Materials provided
------------

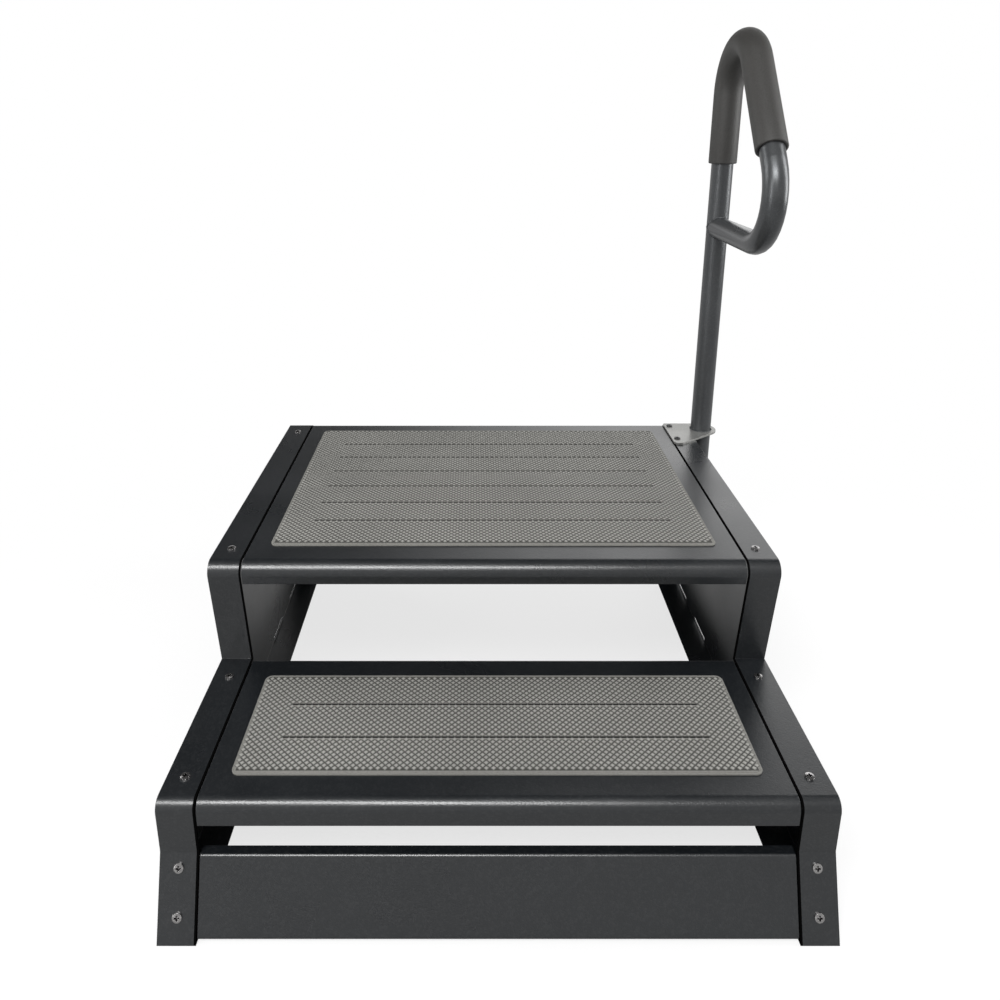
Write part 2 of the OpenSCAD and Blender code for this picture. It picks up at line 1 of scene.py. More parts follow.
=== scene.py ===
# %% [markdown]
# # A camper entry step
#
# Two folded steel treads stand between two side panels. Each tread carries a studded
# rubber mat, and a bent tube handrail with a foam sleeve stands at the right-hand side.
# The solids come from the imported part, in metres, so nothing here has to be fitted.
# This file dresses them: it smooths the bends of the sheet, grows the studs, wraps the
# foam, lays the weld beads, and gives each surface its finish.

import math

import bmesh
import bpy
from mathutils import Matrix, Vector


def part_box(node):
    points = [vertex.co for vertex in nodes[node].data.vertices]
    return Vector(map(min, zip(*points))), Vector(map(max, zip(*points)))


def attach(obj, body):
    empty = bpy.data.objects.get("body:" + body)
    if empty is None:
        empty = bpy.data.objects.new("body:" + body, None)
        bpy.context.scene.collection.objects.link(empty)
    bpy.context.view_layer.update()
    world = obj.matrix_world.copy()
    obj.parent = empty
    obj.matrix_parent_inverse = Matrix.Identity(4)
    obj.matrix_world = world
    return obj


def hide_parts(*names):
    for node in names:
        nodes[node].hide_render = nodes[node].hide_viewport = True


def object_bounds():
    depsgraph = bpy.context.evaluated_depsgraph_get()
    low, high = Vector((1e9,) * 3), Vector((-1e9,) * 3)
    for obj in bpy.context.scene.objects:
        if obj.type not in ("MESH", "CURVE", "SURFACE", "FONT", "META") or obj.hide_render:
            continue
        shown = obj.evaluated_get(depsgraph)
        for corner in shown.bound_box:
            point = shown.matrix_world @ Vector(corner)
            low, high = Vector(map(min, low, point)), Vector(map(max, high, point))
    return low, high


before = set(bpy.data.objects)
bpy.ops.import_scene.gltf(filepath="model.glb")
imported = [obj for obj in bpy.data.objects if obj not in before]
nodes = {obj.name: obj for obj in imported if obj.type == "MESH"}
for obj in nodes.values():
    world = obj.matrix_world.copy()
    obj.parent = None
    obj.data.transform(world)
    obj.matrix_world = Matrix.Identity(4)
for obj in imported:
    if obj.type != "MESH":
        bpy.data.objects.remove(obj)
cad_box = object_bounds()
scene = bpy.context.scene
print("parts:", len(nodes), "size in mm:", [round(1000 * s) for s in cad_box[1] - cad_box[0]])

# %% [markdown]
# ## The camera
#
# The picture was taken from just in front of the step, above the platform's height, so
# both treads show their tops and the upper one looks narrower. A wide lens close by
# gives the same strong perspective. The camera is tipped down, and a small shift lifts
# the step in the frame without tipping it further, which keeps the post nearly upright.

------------

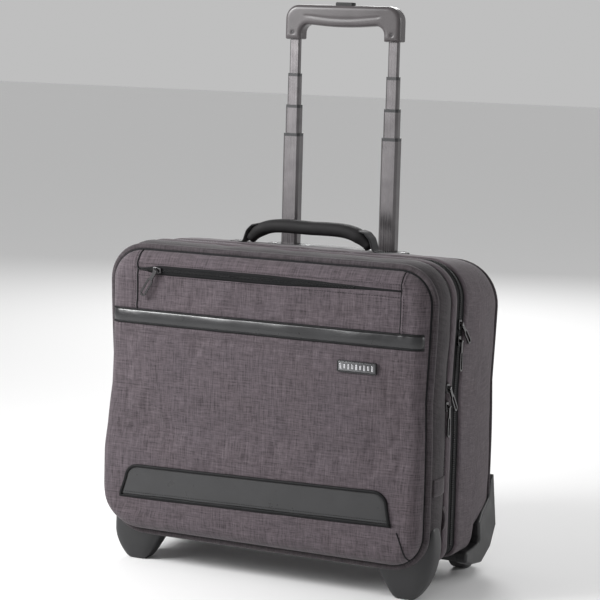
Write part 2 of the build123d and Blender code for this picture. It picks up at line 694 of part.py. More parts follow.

------------

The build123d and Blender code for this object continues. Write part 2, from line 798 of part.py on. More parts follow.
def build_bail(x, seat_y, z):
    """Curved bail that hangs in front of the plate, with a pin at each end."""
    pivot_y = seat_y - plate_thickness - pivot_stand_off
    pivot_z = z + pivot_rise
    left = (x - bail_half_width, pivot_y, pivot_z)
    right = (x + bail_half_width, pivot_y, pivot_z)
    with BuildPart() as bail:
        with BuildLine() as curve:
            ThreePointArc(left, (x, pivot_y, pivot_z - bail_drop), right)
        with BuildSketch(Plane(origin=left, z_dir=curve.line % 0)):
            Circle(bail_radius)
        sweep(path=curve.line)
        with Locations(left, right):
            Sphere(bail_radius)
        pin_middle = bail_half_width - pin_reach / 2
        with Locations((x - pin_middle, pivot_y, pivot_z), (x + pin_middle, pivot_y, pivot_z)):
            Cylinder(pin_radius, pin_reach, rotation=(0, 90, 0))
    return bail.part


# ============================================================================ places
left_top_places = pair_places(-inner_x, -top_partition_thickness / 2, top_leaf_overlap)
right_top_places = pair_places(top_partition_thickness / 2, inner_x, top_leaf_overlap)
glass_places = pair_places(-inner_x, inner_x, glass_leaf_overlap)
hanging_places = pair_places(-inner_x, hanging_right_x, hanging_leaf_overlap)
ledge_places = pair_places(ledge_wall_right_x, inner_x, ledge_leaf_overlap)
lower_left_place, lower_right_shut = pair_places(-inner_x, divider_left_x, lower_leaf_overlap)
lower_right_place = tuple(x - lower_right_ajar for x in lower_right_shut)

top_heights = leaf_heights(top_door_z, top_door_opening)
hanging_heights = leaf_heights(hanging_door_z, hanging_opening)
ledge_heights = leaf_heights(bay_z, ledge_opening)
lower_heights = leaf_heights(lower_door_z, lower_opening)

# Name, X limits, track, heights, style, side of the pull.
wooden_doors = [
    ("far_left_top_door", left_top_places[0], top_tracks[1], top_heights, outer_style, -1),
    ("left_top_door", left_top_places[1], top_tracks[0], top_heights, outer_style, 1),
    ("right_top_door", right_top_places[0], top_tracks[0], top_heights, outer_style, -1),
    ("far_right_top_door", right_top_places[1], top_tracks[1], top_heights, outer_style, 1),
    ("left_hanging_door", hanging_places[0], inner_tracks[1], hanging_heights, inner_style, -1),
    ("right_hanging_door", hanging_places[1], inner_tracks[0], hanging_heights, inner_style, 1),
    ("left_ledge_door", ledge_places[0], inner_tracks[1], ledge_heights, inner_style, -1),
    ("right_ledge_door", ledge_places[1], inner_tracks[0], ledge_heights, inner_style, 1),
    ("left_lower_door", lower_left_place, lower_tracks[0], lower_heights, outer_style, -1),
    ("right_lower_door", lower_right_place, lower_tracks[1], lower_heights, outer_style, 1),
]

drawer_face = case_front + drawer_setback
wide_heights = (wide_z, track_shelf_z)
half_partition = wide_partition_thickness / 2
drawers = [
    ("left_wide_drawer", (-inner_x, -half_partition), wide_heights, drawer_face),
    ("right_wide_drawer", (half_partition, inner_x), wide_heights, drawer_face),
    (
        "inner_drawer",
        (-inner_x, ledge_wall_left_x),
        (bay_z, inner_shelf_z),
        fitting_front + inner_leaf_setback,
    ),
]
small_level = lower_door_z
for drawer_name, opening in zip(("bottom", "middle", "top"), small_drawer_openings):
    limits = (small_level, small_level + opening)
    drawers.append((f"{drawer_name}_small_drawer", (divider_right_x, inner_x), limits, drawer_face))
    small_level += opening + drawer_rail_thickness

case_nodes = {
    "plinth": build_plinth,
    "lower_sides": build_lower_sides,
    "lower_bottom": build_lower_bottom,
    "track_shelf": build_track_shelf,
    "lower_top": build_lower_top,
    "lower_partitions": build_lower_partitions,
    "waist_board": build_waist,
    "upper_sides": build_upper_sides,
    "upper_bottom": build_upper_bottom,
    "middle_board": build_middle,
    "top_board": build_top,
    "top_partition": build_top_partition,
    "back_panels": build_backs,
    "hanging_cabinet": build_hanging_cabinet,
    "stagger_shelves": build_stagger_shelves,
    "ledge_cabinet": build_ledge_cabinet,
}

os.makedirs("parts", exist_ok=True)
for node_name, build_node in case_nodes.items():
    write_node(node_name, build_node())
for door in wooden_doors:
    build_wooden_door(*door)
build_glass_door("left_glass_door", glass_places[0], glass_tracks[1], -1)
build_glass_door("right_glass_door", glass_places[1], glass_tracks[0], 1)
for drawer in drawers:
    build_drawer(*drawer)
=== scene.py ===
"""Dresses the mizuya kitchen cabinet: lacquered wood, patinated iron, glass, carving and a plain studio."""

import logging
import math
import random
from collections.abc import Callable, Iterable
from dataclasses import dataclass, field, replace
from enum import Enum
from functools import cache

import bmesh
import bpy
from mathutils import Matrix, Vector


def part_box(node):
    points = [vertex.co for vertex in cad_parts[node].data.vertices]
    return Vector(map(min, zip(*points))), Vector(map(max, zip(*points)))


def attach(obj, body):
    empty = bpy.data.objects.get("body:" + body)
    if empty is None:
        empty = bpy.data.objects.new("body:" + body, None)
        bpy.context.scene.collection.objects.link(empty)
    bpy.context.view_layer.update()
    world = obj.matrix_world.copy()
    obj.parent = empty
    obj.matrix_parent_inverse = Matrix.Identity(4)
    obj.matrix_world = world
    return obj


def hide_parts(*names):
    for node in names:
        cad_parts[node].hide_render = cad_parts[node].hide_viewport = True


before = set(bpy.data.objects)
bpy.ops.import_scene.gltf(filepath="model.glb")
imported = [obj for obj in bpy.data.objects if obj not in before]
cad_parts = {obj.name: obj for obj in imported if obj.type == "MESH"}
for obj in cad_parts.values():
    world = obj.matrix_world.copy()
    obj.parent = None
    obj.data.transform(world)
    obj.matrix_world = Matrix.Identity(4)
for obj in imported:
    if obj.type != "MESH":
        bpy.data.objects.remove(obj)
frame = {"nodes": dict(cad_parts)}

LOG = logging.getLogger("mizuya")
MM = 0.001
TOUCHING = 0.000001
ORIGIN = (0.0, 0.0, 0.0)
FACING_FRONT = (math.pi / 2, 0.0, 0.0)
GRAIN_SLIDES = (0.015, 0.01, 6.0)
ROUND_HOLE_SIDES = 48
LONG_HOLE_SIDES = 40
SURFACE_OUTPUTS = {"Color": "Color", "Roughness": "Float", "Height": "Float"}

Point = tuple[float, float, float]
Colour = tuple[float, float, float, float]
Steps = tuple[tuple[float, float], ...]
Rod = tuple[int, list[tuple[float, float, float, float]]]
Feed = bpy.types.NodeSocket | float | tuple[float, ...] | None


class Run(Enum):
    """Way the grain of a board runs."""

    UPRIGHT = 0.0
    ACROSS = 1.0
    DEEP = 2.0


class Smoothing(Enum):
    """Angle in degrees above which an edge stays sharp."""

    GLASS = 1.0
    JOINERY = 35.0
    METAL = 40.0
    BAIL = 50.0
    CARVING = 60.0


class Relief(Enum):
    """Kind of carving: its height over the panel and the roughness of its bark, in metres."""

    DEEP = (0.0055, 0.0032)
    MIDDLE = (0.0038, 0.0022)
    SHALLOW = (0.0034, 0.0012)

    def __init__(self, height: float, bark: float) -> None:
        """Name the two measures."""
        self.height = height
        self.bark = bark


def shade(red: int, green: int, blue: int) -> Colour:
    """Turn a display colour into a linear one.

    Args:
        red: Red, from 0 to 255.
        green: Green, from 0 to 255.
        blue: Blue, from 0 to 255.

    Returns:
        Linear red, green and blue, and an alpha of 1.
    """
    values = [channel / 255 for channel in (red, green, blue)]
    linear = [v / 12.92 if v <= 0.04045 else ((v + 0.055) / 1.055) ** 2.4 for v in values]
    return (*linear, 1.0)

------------

Work to complete
Quote the data above from the line containing "The build123d and Blender code for this object" to the line containing "return bail.part", inclusive, and stop.

Result for this task
The build123d and Blender code for this object continues. Write part 2, from line 798 of part.py on. More parts follow.
def build_bail(x, seat_y, z):
    """Curved bail that hangs in front of the plate, with a pin at each end."""
    pivot_y = seat_y - plate_thickness - pivot_stand_off
    pivot_z = z + pivot_rise
    left = (x - bail_half_width, pivot_y, pivot_z)
    right = (x + bail_half_width, pivot_y, pivot_z)
    with BuildPart() as bail:
        with BuildLine() as curve:
            ThreePointArc(left, (x, pivot_y, pivot_z - bail_drop), right)
        with BuildSketch(Plane(origin=left, z_dir=curve.line % 0)):
            Circle(bail_radius)
        sweep(path=curve.line)
        with Locations(left, right):
            Sphere(bail_radius)
        pin_middle = bail_half_width - pin_reach / 2
        with Locations((x - pin_middle, pivot_y, pivot_z), (x + pin_middle, pivot_y, pivot_z)):
            Cylinder(pin_radius, pin_reach, rotation=(0, 90, 0))
    return bail.part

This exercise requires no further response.